-- PROVIDED ENTRIES start --

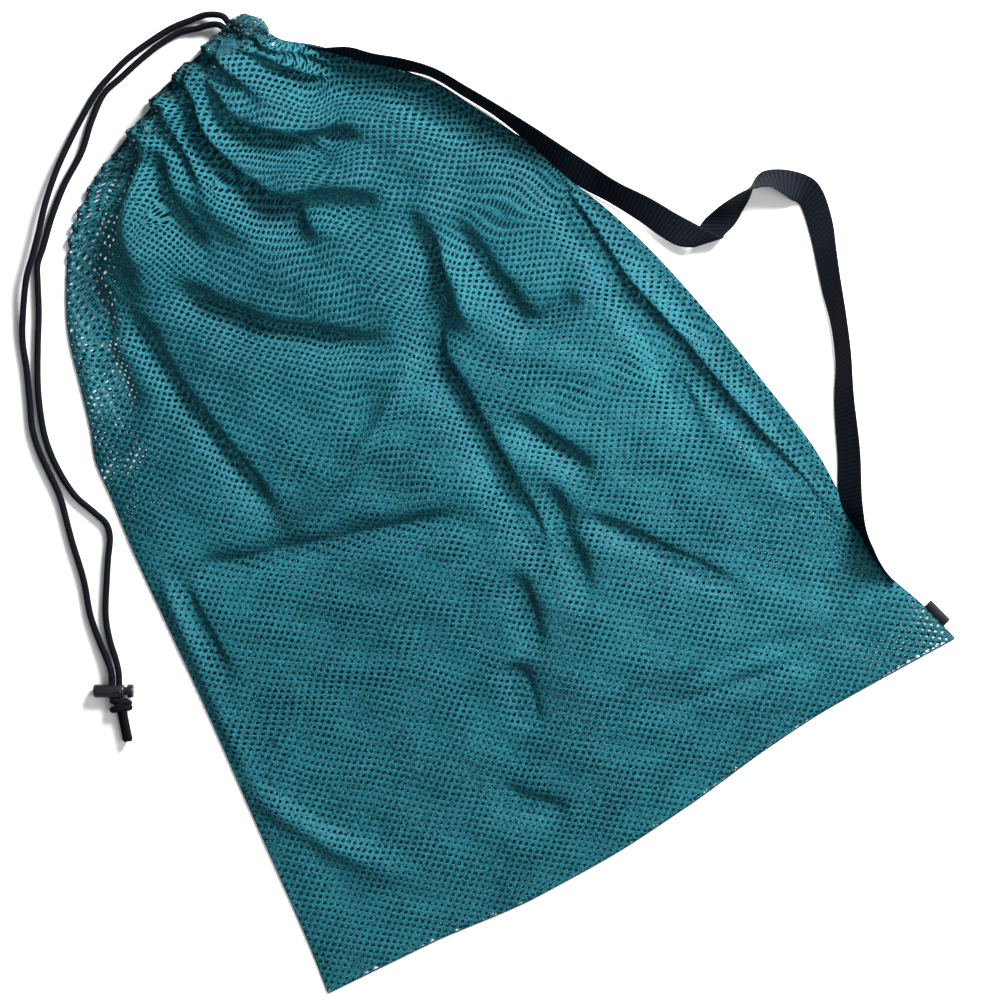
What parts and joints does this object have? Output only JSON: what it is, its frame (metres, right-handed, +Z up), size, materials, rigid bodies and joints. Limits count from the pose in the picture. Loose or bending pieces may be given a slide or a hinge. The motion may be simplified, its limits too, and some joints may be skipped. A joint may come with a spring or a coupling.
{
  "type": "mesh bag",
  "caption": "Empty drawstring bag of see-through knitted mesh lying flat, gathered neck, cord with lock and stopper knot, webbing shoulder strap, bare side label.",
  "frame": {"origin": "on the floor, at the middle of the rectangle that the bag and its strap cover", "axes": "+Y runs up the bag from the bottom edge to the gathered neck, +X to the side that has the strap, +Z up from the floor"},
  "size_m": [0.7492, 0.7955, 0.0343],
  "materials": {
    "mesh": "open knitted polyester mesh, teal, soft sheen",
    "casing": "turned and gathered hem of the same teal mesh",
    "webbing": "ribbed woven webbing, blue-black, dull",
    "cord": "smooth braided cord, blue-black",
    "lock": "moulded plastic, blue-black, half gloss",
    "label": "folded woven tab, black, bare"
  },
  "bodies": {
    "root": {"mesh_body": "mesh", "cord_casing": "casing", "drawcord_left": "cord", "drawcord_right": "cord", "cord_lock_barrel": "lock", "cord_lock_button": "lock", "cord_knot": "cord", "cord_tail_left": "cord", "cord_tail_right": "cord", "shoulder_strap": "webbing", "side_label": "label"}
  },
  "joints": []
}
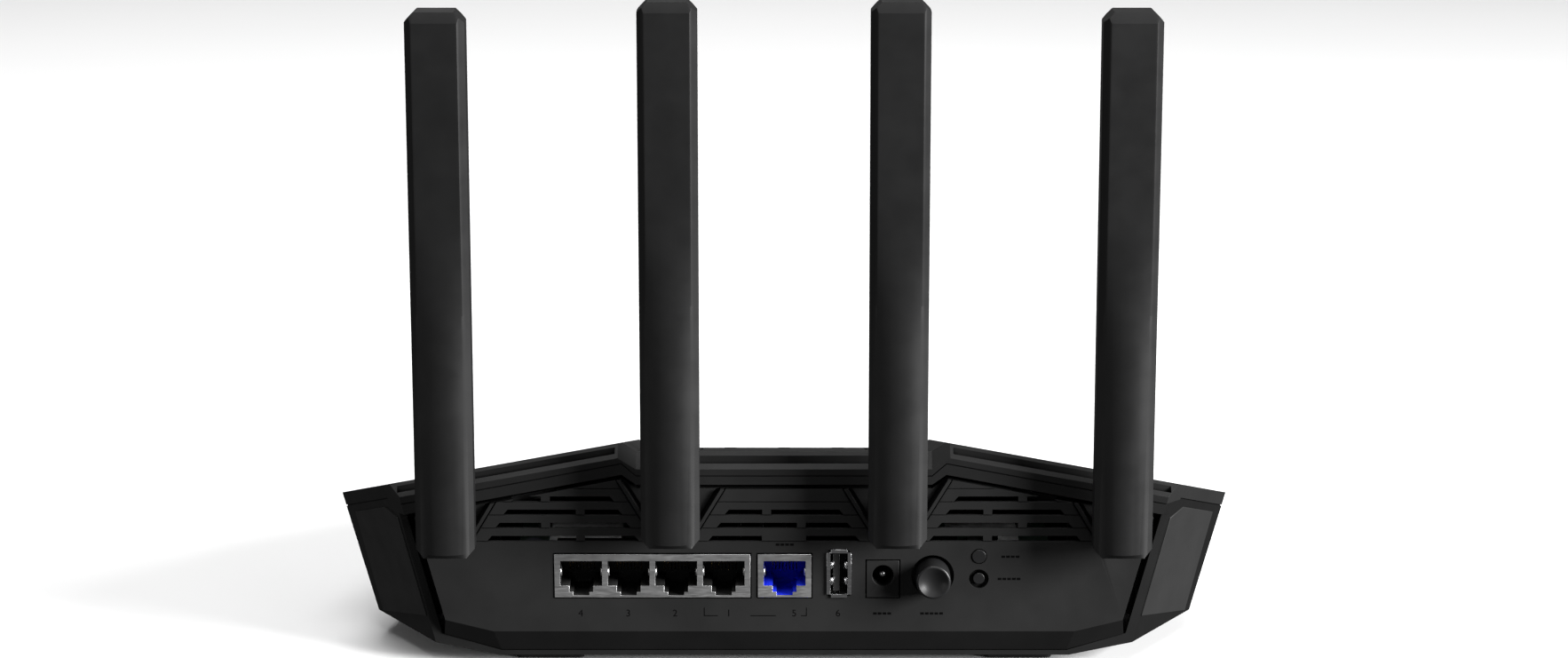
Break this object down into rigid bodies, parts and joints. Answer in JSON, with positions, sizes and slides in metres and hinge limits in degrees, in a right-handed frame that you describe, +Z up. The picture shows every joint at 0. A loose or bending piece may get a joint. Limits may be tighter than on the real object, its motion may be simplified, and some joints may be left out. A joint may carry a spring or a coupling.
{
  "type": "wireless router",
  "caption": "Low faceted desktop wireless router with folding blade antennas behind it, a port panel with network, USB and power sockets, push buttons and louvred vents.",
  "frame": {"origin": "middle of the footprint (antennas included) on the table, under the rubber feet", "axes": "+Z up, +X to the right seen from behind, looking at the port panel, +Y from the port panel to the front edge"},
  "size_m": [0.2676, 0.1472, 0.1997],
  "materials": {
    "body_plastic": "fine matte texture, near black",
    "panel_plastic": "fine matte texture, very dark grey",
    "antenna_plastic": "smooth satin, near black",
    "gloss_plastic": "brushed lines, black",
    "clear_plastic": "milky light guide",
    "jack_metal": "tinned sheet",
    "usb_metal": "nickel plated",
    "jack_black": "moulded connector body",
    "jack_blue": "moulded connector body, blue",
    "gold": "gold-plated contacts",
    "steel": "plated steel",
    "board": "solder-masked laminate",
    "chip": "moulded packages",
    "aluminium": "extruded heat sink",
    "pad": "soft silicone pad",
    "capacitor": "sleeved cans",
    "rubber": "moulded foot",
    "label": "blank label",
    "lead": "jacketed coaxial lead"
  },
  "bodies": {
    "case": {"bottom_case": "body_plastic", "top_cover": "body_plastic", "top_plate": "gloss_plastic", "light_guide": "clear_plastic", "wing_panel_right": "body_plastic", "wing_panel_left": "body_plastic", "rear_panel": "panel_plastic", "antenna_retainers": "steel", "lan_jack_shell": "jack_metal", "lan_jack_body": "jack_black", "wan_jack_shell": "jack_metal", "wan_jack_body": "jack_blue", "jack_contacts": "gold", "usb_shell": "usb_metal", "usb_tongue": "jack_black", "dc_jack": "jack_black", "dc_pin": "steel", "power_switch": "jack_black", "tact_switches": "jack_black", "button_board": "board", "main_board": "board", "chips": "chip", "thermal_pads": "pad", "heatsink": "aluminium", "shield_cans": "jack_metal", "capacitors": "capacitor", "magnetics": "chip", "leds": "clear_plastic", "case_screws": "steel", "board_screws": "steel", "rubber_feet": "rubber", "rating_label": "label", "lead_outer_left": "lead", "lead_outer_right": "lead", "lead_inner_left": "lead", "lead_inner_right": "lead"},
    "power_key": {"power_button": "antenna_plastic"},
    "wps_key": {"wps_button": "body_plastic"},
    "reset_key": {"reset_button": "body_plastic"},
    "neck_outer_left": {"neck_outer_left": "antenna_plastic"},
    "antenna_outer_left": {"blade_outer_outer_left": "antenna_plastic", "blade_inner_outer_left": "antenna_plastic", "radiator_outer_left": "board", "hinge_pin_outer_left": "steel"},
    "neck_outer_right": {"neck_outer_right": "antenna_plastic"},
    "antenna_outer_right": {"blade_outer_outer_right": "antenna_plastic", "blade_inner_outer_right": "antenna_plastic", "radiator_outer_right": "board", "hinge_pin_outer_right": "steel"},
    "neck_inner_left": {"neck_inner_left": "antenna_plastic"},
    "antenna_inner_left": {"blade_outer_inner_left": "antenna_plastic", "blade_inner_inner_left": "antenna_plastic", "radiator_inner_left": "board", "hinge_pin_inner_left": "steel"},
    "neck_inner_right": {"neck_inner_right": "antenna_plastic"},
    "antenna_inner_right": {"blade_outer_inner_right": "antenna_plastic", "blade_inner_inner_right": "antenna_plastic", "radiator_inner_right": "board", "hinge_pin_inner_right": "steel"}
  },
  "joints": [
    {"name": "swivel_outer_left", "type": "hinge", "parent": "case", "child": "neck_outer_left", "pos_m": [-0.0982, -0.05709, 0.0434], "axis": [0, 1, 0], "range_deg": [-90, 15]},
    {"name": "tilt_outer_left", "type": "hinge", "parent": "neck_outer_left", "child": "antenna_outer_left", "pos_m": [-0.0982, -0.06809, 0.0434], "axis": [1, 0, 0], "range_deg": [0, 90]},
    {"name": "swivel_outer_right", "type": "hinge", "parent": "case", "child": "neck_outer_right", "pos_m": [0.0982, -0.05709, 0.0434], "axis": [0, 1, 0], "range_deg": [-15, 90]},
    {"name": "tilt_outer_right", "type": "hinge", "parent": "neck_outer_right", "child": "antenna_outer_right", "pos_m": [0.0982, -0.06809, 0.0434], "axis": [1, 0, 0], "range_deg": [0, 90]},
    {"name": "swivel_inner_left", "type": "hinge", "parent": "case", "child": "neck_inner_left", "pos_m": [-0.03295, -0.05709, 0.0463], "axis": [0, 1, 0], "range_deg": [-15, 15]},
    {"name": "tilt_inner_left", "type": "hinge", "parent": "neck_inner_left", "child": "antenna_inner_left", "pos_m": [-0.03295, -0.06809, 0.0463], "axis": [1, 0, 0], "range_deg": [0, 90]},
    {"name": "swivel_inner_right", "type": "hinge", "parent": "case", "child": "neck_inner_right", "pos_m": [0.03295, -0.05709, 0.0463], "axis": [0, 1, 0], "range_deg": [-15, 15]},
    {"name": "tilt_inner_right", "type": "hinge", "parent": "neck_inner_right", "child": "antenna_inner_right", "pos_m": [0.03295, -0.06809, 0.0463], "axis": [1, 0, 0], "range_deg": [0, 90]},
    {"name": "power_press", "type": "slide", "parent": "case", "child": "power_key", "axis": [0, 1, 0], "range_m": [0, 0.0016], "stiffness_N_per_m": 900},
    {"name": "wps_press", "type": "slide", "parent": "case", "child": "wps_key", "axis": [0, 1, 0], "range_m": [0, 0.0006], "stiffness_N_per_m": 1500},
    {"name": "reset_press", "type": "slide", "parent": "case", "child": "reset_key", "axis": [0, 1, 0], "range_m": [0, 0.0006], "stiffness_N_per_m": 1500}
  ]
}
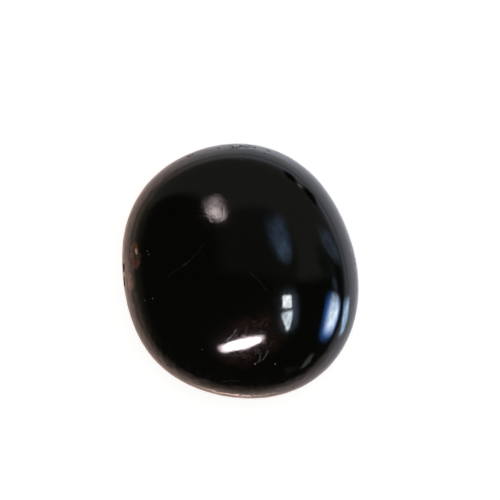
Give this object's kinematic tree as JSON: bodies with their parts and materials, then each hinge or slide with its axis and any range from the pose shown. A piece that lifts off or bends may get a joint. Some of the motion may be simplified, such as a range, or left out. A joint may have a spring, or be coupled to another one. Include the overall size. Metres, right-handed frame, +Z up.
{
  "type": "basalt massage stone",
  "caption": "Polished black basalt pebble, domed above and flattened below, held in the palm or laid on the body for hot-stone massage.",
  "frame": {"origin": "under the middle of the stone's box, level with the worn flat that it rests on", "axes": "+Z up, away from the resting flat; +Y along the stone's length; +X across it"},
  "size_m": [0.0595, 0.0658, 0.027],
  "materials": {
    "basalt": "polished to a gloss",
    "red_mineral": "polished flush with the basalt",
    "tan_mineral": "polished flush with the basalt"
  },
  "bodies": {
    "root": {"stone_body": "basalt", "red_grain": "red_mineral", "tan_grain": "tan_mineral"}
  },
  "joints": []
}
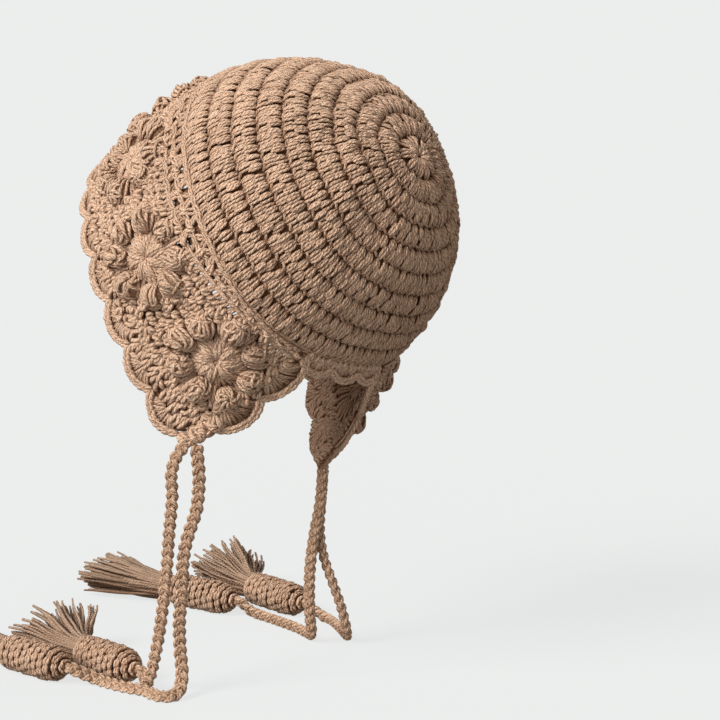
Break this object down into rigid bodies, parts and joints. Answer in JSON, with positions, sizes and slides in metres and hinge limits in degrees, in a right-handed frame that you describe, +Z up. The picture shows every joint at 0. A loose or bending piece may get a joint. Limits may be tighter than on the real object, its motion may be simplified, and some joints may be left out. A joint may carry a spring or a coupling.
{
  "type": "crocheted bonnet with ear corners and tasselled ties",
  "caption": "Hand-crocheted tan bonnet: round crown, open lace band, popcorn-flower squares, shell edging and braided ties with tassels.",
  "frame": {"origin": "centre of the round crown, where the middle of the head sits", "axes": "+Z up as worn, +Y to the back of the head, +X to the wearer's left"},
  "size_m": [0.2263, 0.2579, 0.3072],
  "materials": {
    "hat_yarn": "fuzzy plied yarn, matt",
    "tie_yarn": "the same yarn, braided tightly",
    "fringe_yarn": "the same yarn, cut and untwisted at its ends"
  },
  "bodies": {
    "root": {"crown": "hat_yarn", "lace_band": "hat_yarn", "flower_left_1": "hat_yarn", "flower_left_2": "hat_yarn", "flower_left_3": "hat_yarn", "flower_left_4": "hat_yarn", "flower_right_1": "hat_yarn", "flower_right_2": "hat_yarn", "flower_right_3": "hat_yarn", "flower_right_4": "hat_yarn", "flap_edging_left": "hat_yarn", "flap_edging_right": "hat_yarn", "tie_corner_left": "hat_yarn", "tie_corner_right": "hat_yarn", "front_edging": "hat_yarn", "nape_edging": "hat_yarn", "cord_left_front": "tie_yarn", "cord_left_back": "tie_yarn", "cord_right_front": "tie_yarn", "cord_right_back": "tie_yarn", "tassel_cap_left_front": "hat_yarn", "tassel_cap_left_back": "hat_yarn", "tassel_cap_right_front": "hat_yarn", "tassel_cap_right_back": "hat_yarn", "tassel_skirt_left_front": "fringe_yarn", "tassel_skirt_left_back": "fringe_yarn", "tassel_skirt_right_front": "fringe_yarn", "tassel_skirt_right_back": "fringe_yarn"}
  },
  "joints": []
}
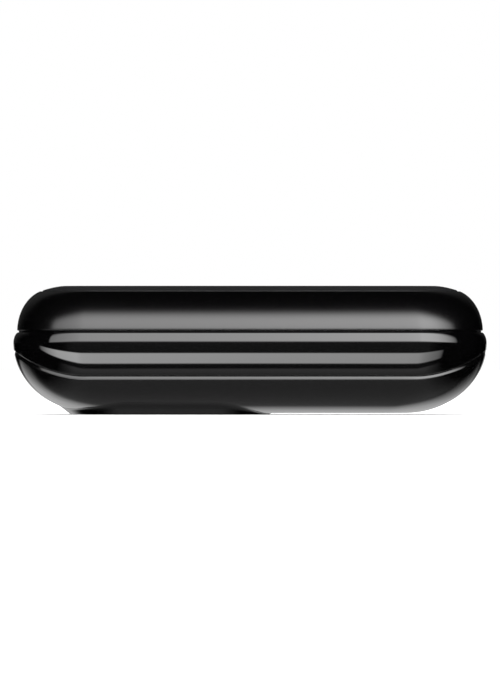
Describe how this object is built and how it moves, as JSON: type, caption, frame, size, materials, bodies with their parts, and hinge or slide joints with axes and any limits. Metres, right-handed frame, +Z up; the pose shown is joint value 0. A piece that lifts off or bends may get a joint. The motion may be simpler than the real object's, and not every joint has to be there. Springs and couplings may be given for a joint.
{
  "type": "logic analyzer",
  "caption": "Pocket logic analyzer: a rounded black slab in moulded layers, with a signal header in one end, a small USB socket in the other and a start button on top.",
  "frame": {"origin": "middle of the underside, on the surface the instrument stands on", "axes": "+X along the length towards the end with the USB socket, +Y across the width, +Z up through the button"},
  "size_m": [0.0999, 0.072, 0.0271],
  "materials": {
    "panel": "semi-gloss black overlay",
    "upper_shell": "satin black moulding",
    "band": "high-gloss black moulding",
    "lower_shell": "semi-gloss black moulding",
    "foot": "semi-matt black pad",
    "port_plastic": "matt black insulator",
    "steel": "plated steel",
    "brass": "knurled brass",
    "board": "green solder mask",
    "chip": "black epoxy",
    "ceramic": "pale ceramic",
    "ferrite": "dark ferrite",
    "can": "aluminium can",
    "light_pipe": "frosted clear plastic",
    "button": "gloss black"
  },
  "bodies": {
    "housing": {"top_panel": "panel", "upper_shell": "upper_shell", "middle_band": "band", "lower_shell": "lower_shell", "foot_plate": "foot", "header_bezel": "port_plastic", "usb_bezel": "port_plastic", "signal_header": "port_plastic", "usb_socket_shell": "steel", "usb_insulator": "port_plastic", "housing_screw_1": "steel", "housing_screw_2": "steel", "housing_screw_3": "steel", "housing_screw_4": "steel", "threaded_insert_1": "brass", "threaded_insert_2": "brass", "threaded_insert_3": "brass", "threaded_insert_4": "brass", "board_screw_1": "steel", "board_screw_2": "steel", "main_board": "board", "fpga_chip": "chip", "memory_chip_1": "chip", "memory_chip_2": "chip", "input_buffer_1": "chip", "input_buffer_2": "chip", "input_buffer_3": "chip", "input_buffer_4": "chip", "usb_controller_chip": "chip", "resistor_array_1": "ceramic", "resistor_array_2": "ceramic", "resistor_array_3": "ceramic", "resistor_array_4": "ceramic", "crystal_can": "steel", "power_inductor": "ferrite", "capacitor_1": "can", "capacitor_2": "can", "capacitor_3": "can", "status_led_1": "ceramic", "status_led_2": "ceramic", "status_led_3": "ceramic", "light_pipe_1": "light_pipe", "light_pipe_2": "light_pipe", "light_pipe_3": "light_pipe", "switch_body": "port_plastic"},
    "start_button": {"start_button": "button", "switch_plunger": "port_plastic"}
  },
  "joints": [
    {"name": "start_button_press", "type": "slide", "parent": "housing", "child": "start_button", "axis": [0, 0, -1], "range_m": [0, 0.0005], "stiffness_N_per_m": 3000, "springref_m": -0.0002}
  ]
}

-- PROVIDED ENTRIES end --

■ DIRECTIVE
Wherever a line in the data above holds "lifts", copy that line.

■ ANSWER BELOW
Give this object's kinematic tree as JSON: bodies with their parts and materials, then each hinge or slide with its axis and any range from the pose shown. A piece that lifts off or bends may get a joint. Some of the motion may be simplified, such as a range, or left out. A joint may have a spring, or be coupled to another one. Include the overall size. Metres, right-handed frame, +Z up.
Describe how this object is built and how it moves, as JSON: type, caption, frame, size, materials, bodies with their parts, and hinge or slide joints with axes and any limits. Metres, right-handed frame, +Z up; the pose shown is joint value 0. A piece that lifts off or bends may get a joint. The motion may be simpler than the real object's, and not every joint has to be there. Springs and couplings may be given for a joint.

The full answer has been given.